▶ DIRECTIONS:
Pick out the lines below with "caption" and list them.

▶ INFORMATION SHOWN:
[BEGIN]

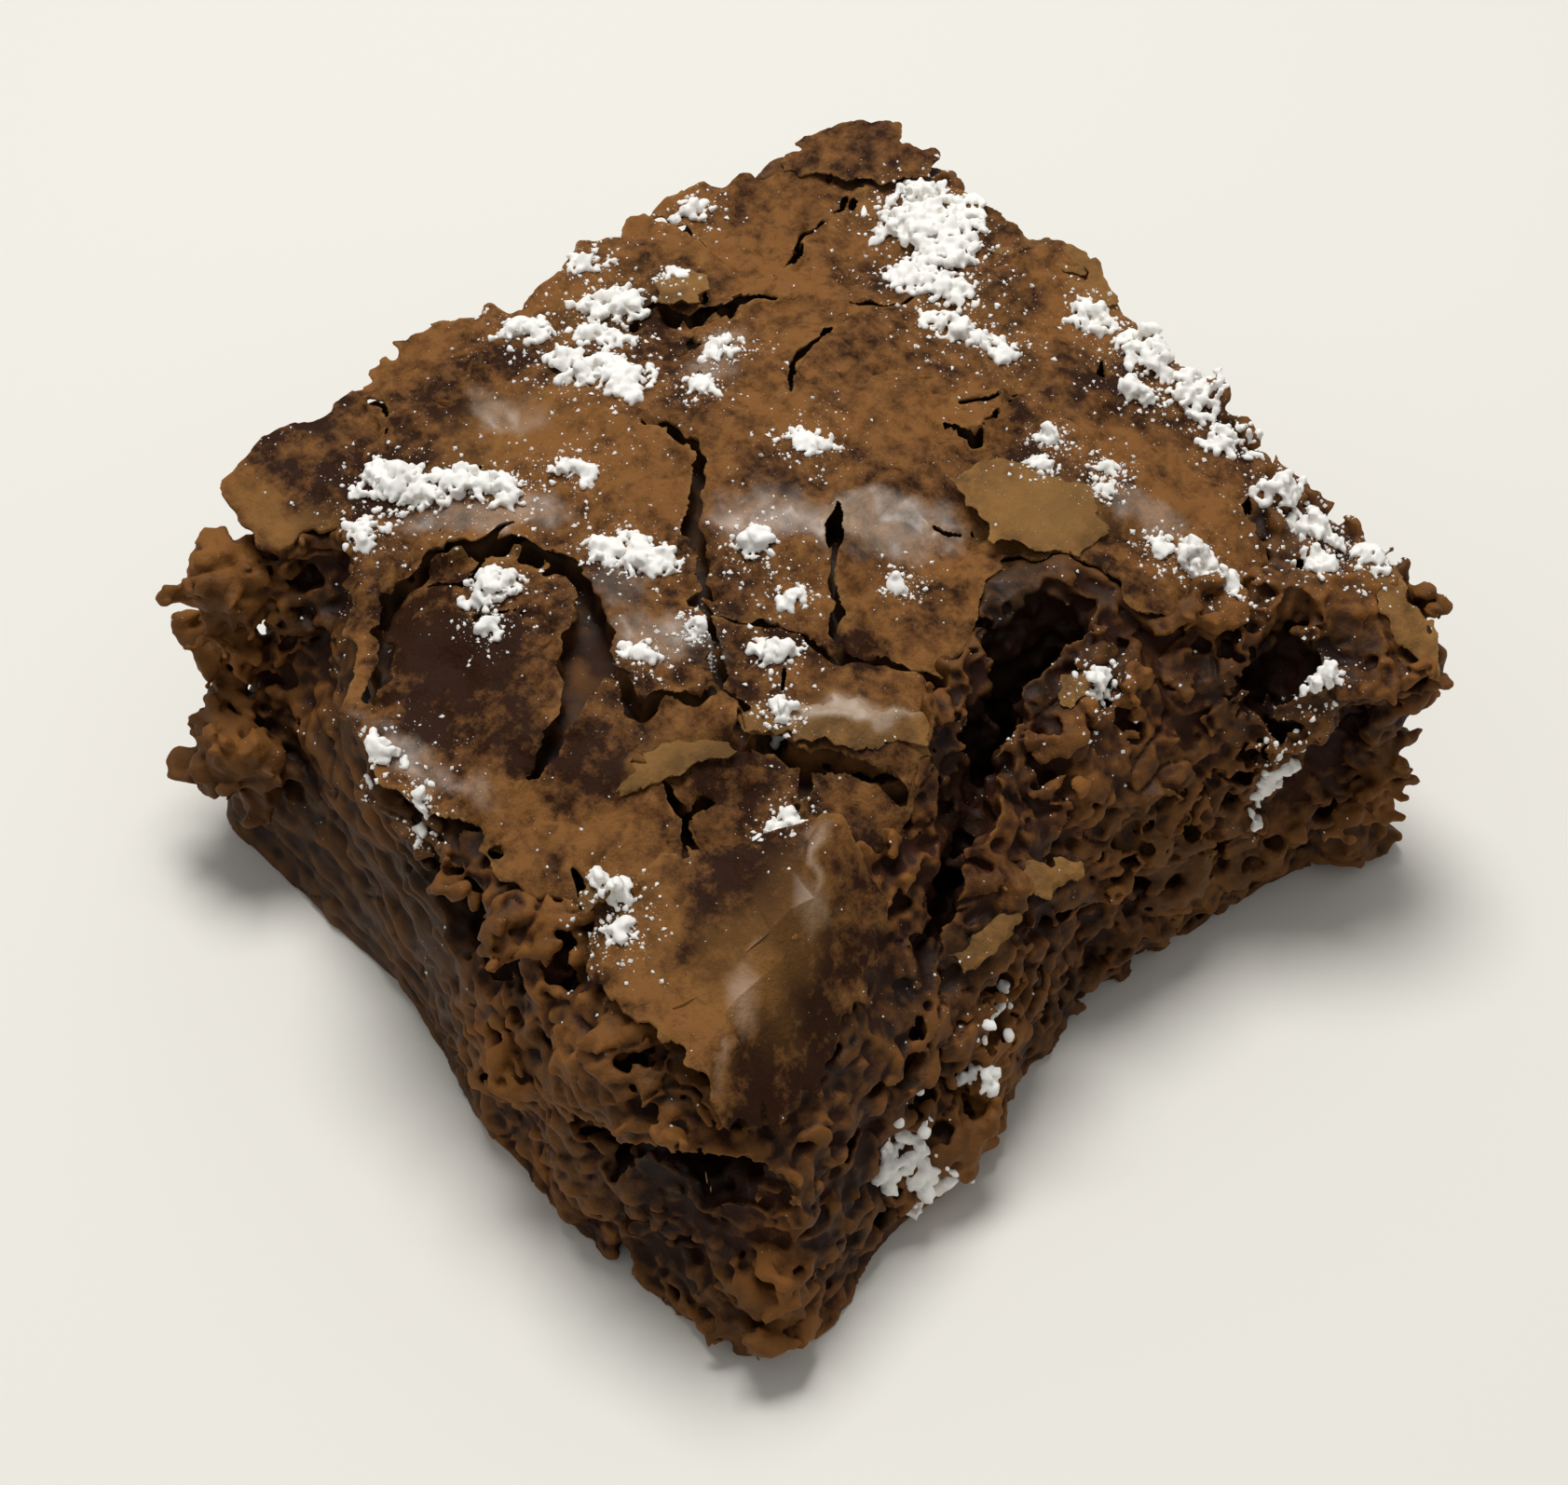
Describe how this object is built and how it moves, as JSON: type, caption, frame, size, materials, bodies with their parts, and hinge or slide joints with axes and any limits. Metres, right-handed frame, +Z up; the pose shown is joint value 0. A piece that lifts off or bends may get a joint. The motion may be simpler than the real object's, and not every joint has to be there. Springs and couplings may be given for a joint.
{
  "type": "chocolate_brownie",
  "caption": "Chocolate brownie square with a cracked papery crust, a torn moist crumb, a knife-cut side and a dusting of icing sugar.",
  "frame": {"origin": "middle of the flat underside, level with what the brownie stands on", "axes": "+Z up; -Y towards the knife-cut front side; +X towards the torn side"},
  "size_m": [0.0568, 0.0579, 0.0256],
  "materials": {
    "crumb": "matte, moist, open-pored baked chocolate crumb",
    "crust": "satin, papery, cracked crust of baked sugar and cocoa",
    "sugar": "matte white icing sugar"
  },
  "bodies": {
    "root": {"brownie": "crumb"}
  },
  "joints": []
}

[END]

▶ RESPONSE:
Describe how this object is built and how it moves, as JSON: type, caption, frame, size, materials, bodies with their parts, and hinge or slide joints with axes and any limits. Metres, right-handed frame, +Z up; the pose shown is joint value 0. A piece that lifts off or bends may get a joint. The motion may be simpler than the real object's, and not every joint has to be there. Springs and couplings may be given for a joint.
  "caption": "Chocolate brownie square with a cracked papery crust, a torn moist crumb, a knife-cut side and a dusting of icing sugar.",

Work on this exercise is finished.